Tabasco : Et pour toi, Delphine, quel devrait être le rôle des collectivités locales ?
Delphine : Les collectivités locales devraient, à mon sens, être les principaux leviers économiques, les principaux débouchés pour les acteurs du territoire, dans une logique de relocalisation. Une relocalisation écologique et sociale, avec des emplois non délocalisable sur les territoires, par exemple. Essayer de raccourcir les chaînes de production. Dans toute cette logique-là, la mairie via ses marchés, devrait avoir une vraie politique d’accessibilité aux petits acteurs du territoire aux marchés centraux. Mais c’est un travail qui est immense ! Il faut revoir totalement la manière d’écrire les marchés. Il y a par exemple, des clauses qui viennent de l’Europe où tu ne peux pas favoriser les acteurs du territoire. Il faut parfois chercher comment contourner les obstacles. Donc tout ça n’est pas simple mais pas impossible non plus.

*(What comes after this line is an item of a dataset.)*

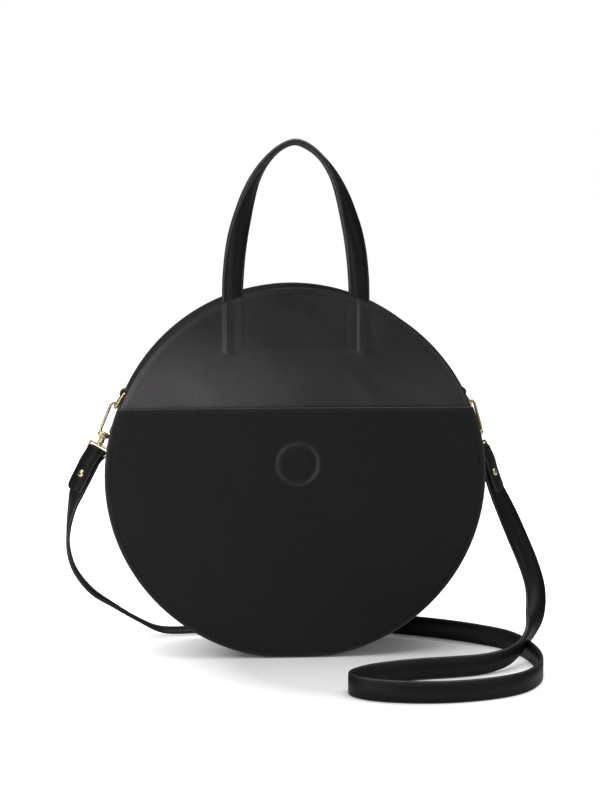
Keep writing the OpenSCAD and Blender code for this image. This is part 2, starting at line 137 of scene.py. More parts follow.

Christelle : Il y a des villes en France où les collectivités ont réussi à s’intégrer dans l’écosystème. Prenons Montpellier par exemple, la municipalité a adhéré à La Graine 34, et au paiement possible d’une partie des indemnités de ses élus en monnaie locale. Même chose à Lyon. Au-delà de l’aspect symbolique, l’utilisation de la monnaie locale par les collectivités est l’une des clés qui permet de booster ses impacts écologiques, solidaires et économiques.
Tabasco : Combien existe-t-il de monnaies locales en France ?

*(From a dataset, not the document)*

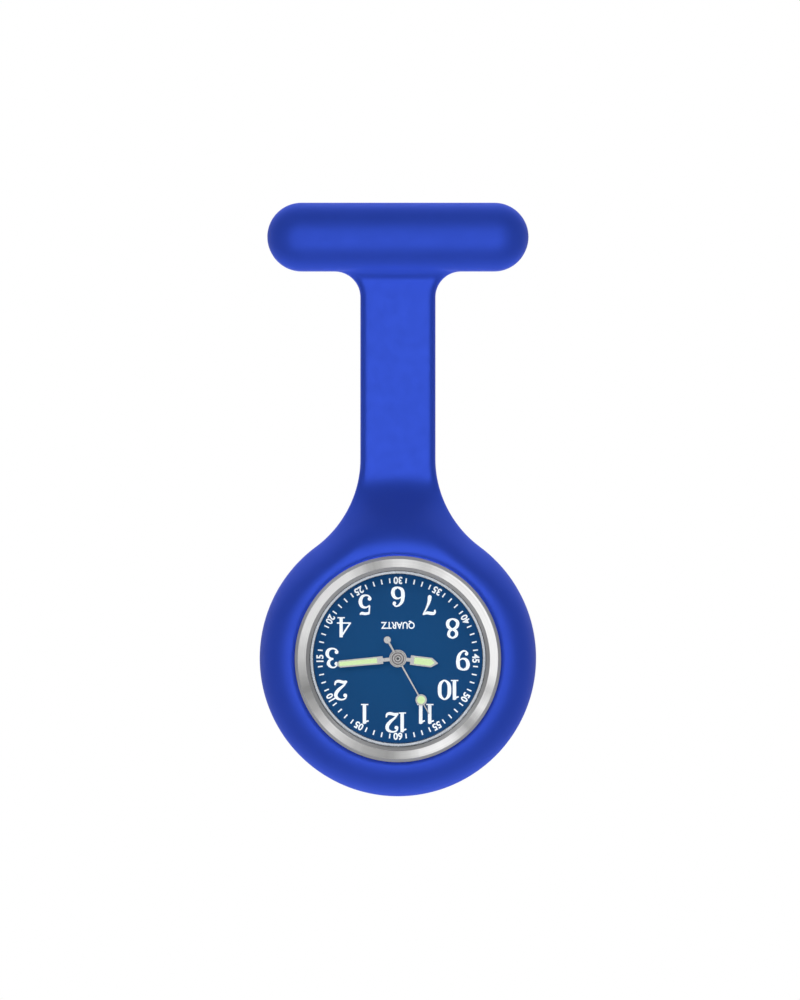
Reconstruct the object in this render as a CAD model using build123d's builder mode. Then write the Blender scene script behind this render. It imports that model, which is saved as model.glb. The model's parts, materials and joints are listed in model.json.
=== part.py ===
from build123d import *
import os
from math import atan2, cos, degrees, radians, sin, sqrt, tan

# Fob watch in a soft silicone holder, hanging from a brooch pin. Millimetres.
# +Z is up, the dial faces -Y and +X is to the right of someone facing it. The origin is the middle of
# the pin stem.
# A "height" is a distance in front of the pin stem, that is along -Y.

# ---------------------------------------------------------------- driving sizes: silicone holder
BAR_LENGTH = 37.5
BAR_WIDTH = 9.8
BAR_THICKNESS = 6.0
BAR_EDGE_RADIUS = 1.6
BAR_FILLET = 3.7  # outline fillet from the bar into the strap
BAR_STEP_RADIUS = 2.2  # front fillet from the bar down to the strap
STRAP_WIDTH = 10.8
STRAP_THICKNESS = 2.6
FLARE_RADIUS = 15.7  # outline fillet from the strap into the ring
RING_RADIUS = 19.8
RING_DROP = 60.4  # watch centre below the pin stem
RING_DEPTH = 8.6
RING_CREST_INSET = 4.2  # from the outer edge in to the highest line of the ring
RING_SIDE = 4.2  # height of the ring's outer edge above its back
RING_BACK_RADIUS = 1.2
NECK_RISE_LENGTH = 11.8  # run over which the strap climbs to the ring
NECK_RISE_INSET = 1.9  # where the climb ends, inside the ring's outer edge
BACK_HEIGHT = 2.0  # flat back of the silicone, in front of the pin stem
BACK_LIP = 1.2
BACK_LIP_RADIUS = 13.2
FRONT_LIP_DROP = 0.2
SILICONE_GAP = 0.05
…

Christelle : Il existe 82 monnaies locales sur le territoire français. La roue fait partie d’une fédération nationale de monnaie locale qui s’appelle « Le Mouvement Sol ». Un de ses rôles est de faire un plaidoyer auprès des députés et des sénateurs pour que la loi évolue, pour que l’on nous donne plus de possibilités. Pour l’instant, on est encore très limité même si les choses avancent.